The approved tax package includes two main components: a substantial tax holiday on foreign income and a favorable inheritance tax rate. These features are designed to provide a stable and attractive financial environment for qualifying new residents.

20-Year Tax Holiday on Foreign-Source Income

Eligible individuals will receive a 20-year exemption from Turkish taxes on income and capital gains earned from foreign sources. This means that earnings from investments, businesses, or other activities conducted outside of Turkey will not be subject to Turkish income tax for two decades. However, any income generated within Turkey will still be taxed according to local regulations.

This distinction between foreign and domestic income is central to the proposal. It makes the incentive particularly beneficial for individuals whose financial lives are primarily based outside of Turkey, such as those with international investment portfolios or offshore business interests. The long duration of the tax holiday offers a significant period of tax certainty for financial planning.

1% Inheritance and Gift Tax Rate

In addition to the income tax benefits, the package also introduces a low inheritance and gift tax rate of 1% for qualifying individuals. This provision addresses estate planning and wealth transfer, which are important considerations for individuals relocating with substantial assets.
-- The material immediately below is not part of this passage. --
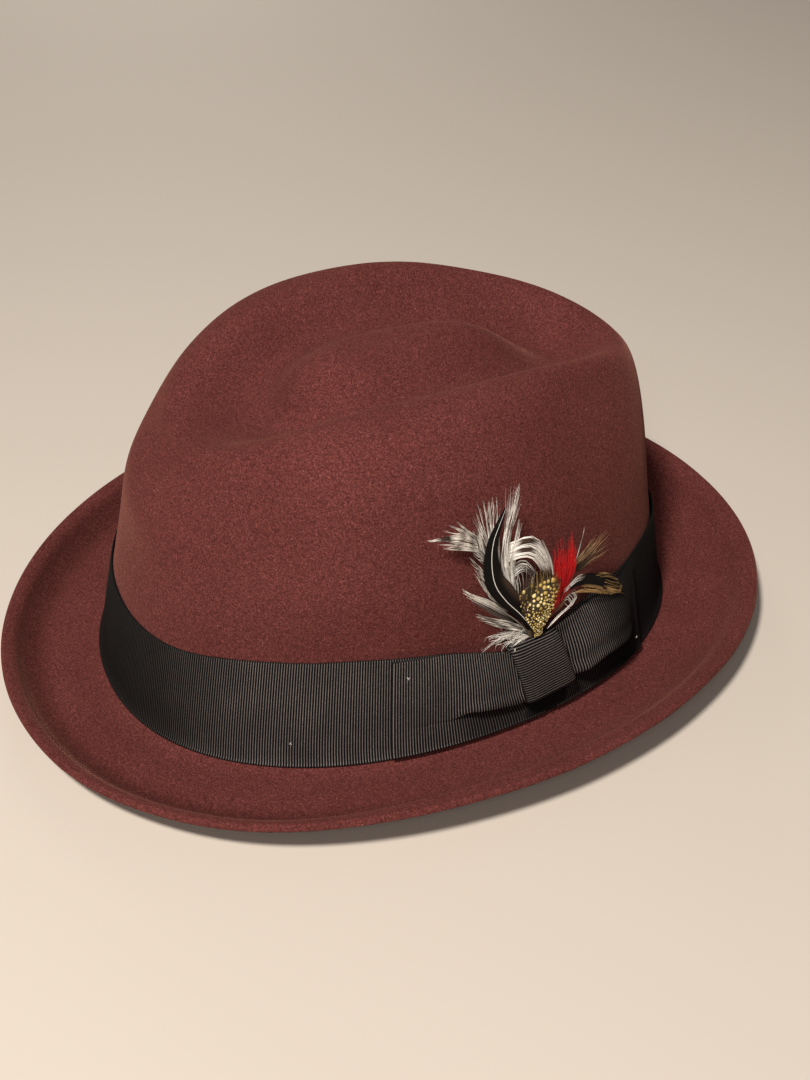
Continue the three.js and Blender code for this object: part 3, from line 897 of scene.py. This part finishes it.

A reduced rate on inheritances and gifts can make Turkey a more attractive location for families looking to manage their estates across generations.
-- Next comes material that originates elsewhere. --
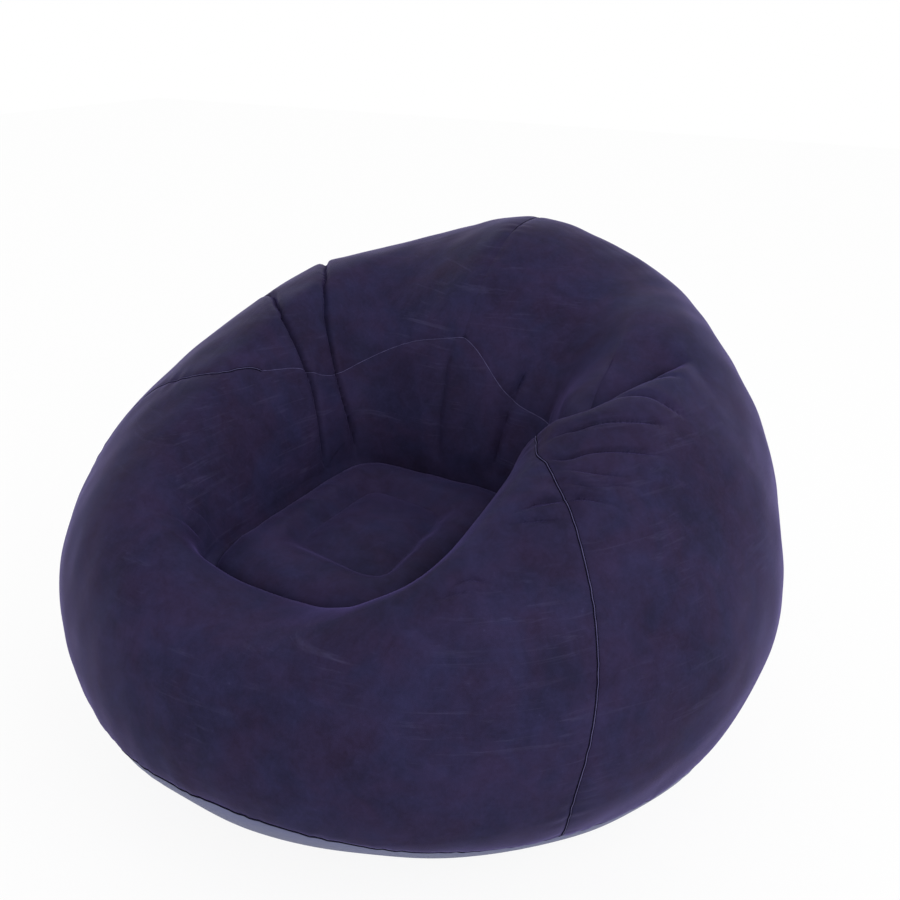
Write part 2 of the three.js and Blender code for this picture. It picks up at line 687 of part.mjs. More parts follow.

This dual approach, focusing on both annual income and long-term wealth transfer, aims to provide a comprehensive incentive for relocation. It acknowledges that financial decisions for internationally mobile individuals often involve a mix of income generation, investment growth, and legacy planning.

Eligibility and Target Audience

The tax incentives are not universally available to all residents. Eligibility is specifically tied to an individual’s recent tax residency history. The package is designed for individuals who have not been tax residents in Turkey for the past three years.
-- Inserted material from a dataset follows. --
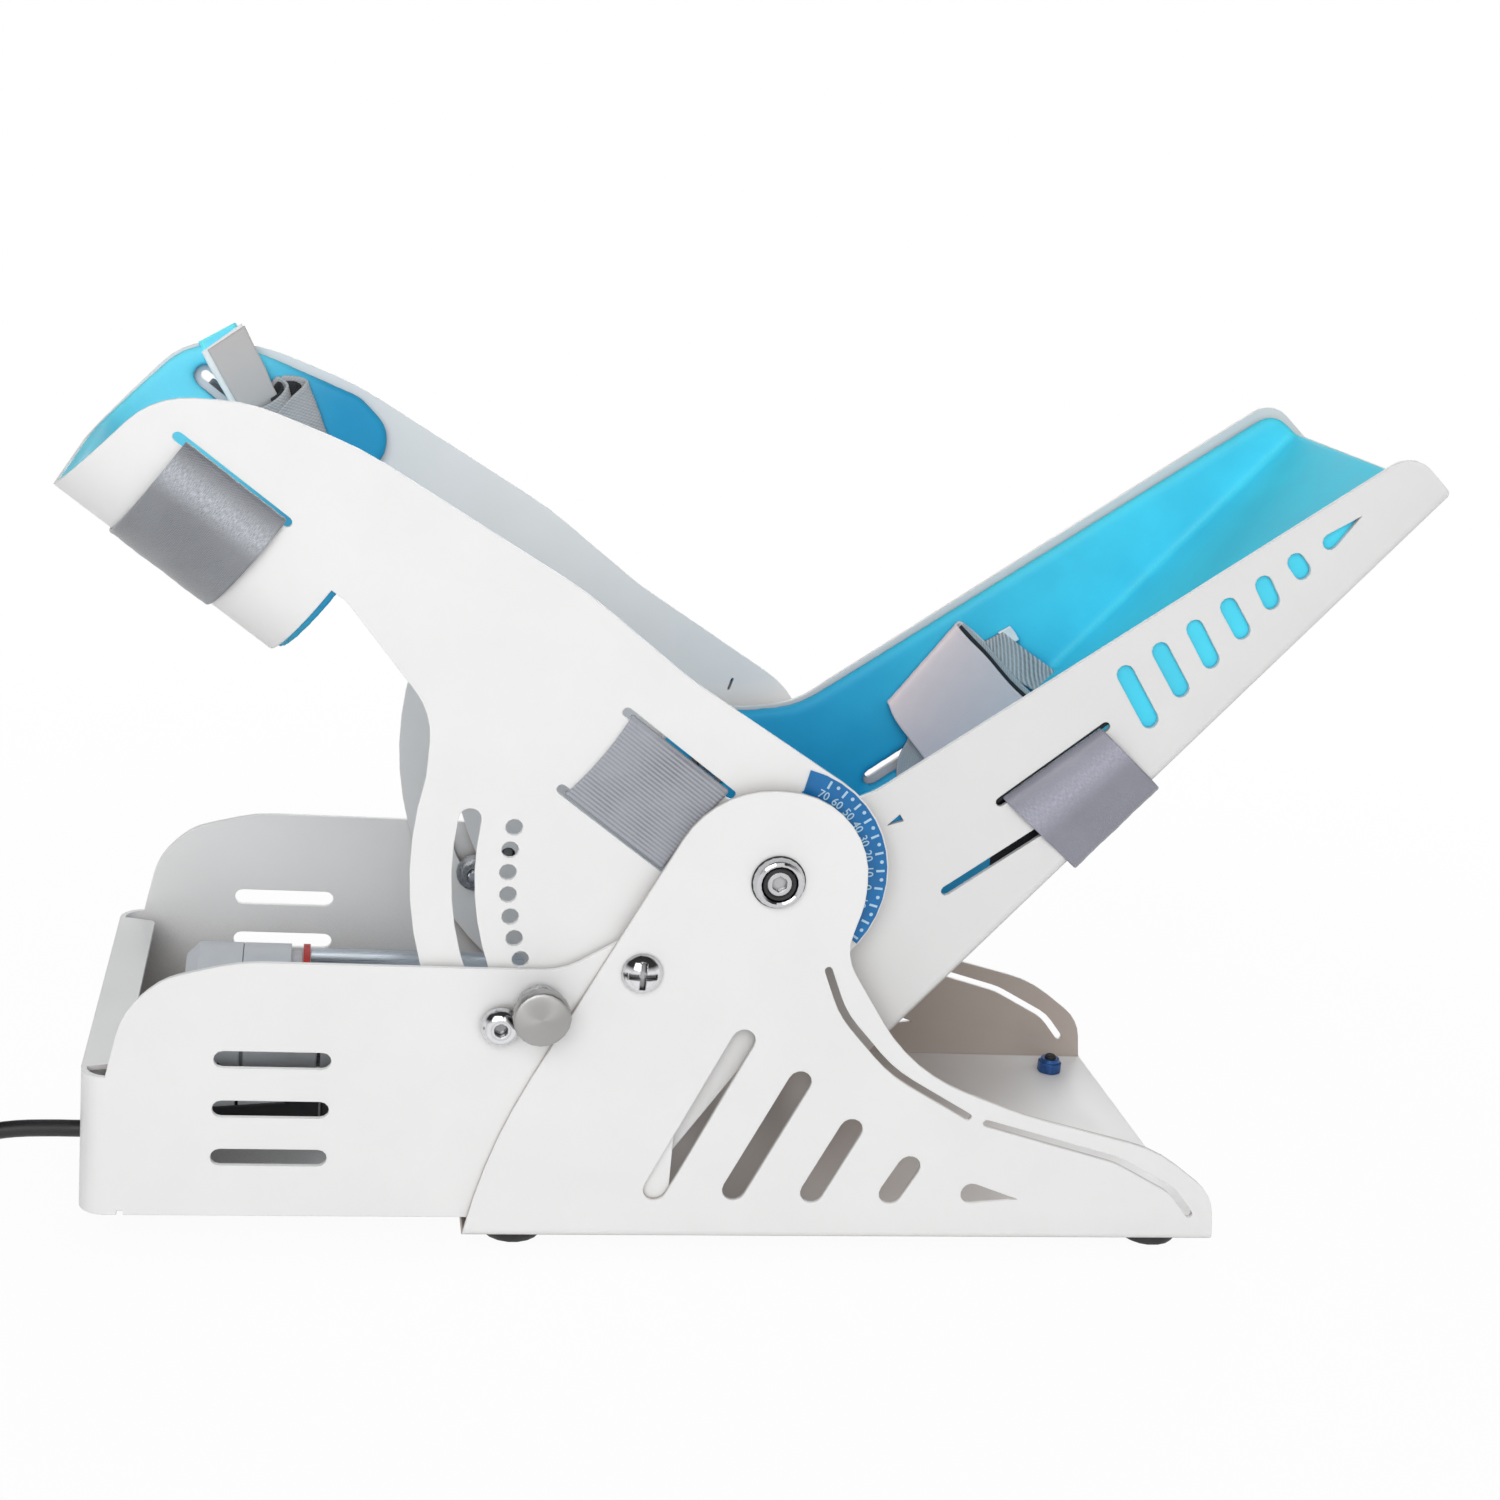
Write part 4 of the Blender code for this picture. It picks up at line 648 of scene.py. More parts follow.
# Each finish: its maker, its colour or the name of that colour's setting, and the maker's values
FINISHES = {
    "white_coat": (solid_of, "coat", COAT),
    # A little darker all over, painted shade, with more painted shade where the base plates cover it
    "foot_coat": (dull_coat, "coat", dict(COAT, corner=(0.74, 0.68, 0.66), reach=0.035, onset=0.7)),
    "base_coat": (channel_coat, "coat", COAT),
    # Strong, warm painted shade deep inside the housing
    "housing_coat": (solid_of, "coat", dict(COAT, corner=(0.50, 0.45, 0.42), reach=0.08, onset=0.5)),
    # Chrome edges painted dark, a painted reflection; the polished metals' recesses painted nearly black, painted shade
    "chrome": (solid_of, (0.74, 0.74, 0.76), dict(
        POLISH, rough=(0.05, 0.11), edge=0.12, corner=0.03, radius=0.0008, onset=0.95)),
    "polished_cap": (solid_of, (0.60, 0.60, 0.62), dict(POLISH, rough=(0.04, 0.09), edge=1.0, corner=0.05, onset=0.9)),
    "turned_steel": (turned_of, (0.40, 0.395, 0.39), dict(
        POLISH, rough=(0.30, 0.36), corner=0.35, grain=(5000.0, 90.0), radius=0.0006, reach=0.006)),
    "steel": (solid_of, (0.50, 0.505, 0.52), dict(
        rough=(0.24, 0.38), relief=6e-6, metal=1.0, tone=0.10, corner=0.35, brushed=(900.0, 500.0, 900.0),
        reach=0.008)),
    "drive_tube": (solid_of, (0.50, 0.55, 0.61), dict(
        rough=(0.22, 0.36), relief=8e-6, metal=0.85, tone=0.08, corner=0.6, brushed=(25.0, 1500.0, 1500.0))),
    "blue_nut": (solid_of, (0.03, 0.10, 0.30), dict(
        rough=(0.28, 0.40), relief=6e-6, metal=0.6, tone=0.15, edge=1.7, corner=0.5, grain=(1800.0, 300.0),
        reach=0.006)),
    "black_plastic": (solid_of, (0.024, 0.024, 0.027), dict(BLACK, rough=(0.34, 0.48))),
    "black_rubber": (solid_of, (0.022, 0.022, 0.024), dict(
        BLACK, rough=(0.55, 0.72), relief=3e-5, tone=0.25, grain=(2200.0, 150.0), edge=1.9, radius=0.0007)),
    "cord_black": (solid_of, "cord", dict(
        rough=(0.42, 0.58), relief=1.5e-5, tone=0.2, grain=(2600.0, 110.0), edge=1.3)),
    "drive_plastic": (solid_of, "drive", PALE),
    "pale_cover": (solid_of, (0.80, 0.83, 0.86), dict(PALE, rough=(0.4, 0.5), tone=0.04, edge=1.1)),
    "red_ring": (solid_of, (0.55, 0.035, 0.03), dict(
        rough=(0.45, 0.60), relief=2e-5, tone=0.12, grain=(2000.0, 200.0))),
    "white_core": (solid_of, (0.90, 0.90, 0.90), dict(
        rough=(0.6, 0.75), relief=4e-5, tone=0.05, grain=(1700.0, 120.0))),
    "blue_scale": (solid_of, "dial", dict(
        rough=(0.30, 0.42), relief=6e-6, tone=0.10, grain=(1600.0, 130.0), edge=1.3, corner=0.9, radius=0.0002)),
    "dial_ink": (solid_of, "marks", dict(
        rough=(0.35, 0.50), relief=1e-5, tone=0.05, grain=(2600.0, 260.0), edge=1.0, corner=1.0, radius=0.0001)),
    # Each lining gets a painted gradient of shade and light: the calf lining deeper blue low down and paler towards its
    # upper end, the foot lining deeper blue low down by the sole
    "blue_foam": (solid_of, "foam", dict(
        FOAM, fade=((-1.0, 0.0, 0.0), 0.205, 0.262, (0.13, 0.45, 0.64), (2.2, 1.06, 1.04)))),
    "foot_foam": (solid_of, "foam", dict(FOAM, fade=((0.653, 0.0, 0.757), 0.09, 0.27, (0.12, 0.50, 0.70)))),
    "grey_web": (cloth_of, "webbing", dict(
        yarns=(0.00062, 0.00085, 0.33, 0.15), relief=1.3e-4, rough=(0.26, 0.42), tone=0.45, gloss=0.8,
        polish=(0.1172, 0.0125, 0.009, 3.0))),
    "lilac_web": (cloth_of, "lilac", dict(
        yarns=FINE, relief=7e-5, rough=(0.24, 0.38), tone=0.22, gloss=0.7, polish=(0.1077, 0.0135, 0.011, 2.1))),
    # The free end of the foot strap: the same webbing painted lighter and warmer, a painted highlight
    "lilac_end": (cloth_of, (0.80, 0.66, 0.66), dict(yarns=FINE, relief=5e-5, rough=(0.26, 0.4), tone=0.08, gloss=0.7)),
    # The felted face of the calf strap's padded end
    "pale_web": (cloth_of, (0.56, 0.52, 0.51), dict(
        yarns=(0.0005, 0.0006, 0.2, 0.3), relief=5e-5, rough=(0.5, 0.7), tone=0.05)),
    "grey_elastic": (elastic_of, "elastic", dict(relief=1.1e-4, rough=(0.55, 0.75), tone=0.42)),
    # The fuzzy side of the hook and loop tape, also used for the black bands of painted shade, and its other side
    "black_loop": (cloth_of, (0.018, 0.019, 0.022), dict(FUZZY, yarns=(0.0009, 0.0011, 0.6, 0.4), tone=0.4)),
    "hook_tape": (cloth_of, (0.42, 0.425, 0.435), dict(
        FUZZY, yarns=(0.0022, 0.0026, 1.0, 0.85), relief=0.0005, tone=0.55)),
    # The back of the webbing, flecked like wool
    "melange": (cloth_of, (0.42, 0.425, 0.44), dict(FUZZY, yarns=(0.0012, 0.0014, 0.8, 0.4), tone=0.28)),
}
made_materials = {}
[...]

This three-year lookback period means the incentive is aimed at attracting new residents or those returning to Turkey after an extended period abroad. It rewards a change in tax residence and targets newcomers rather than providing a blanket tax holiday for everyone already living in Turkey. The focus on individuals with foreign-source income and capital gains suggests that the primary beneficiaries will be globally mobile households and investors whose wealth is derived from international activities.

Implications for International Investors

The Turkish tax package is poised to influence decisions for international investors and globally mobile individuals. By offering a 20-year tax break on foreign income and a 1% inheritance tax, Turkey is making a strong bid to attract wealth. This could lead to increased foreign investment and a larger population of high-net-worth individuals residing in the country.

However, it is important for potential applicants to understand that this Turkish exemption does not necessarily mean a global tax exemption. Individuals who are citizens of countries that tax their citizens on worldwide income, such as the United States, will still be subject to their home country’s tax laws. Therefore, a move to Turkey would not eliminate their tax obligations in their country of origin, even if Turkey exempts their foreign-source income. Careful tax planning with advisors familiar with both Turkish and home-country tax laws will be essential.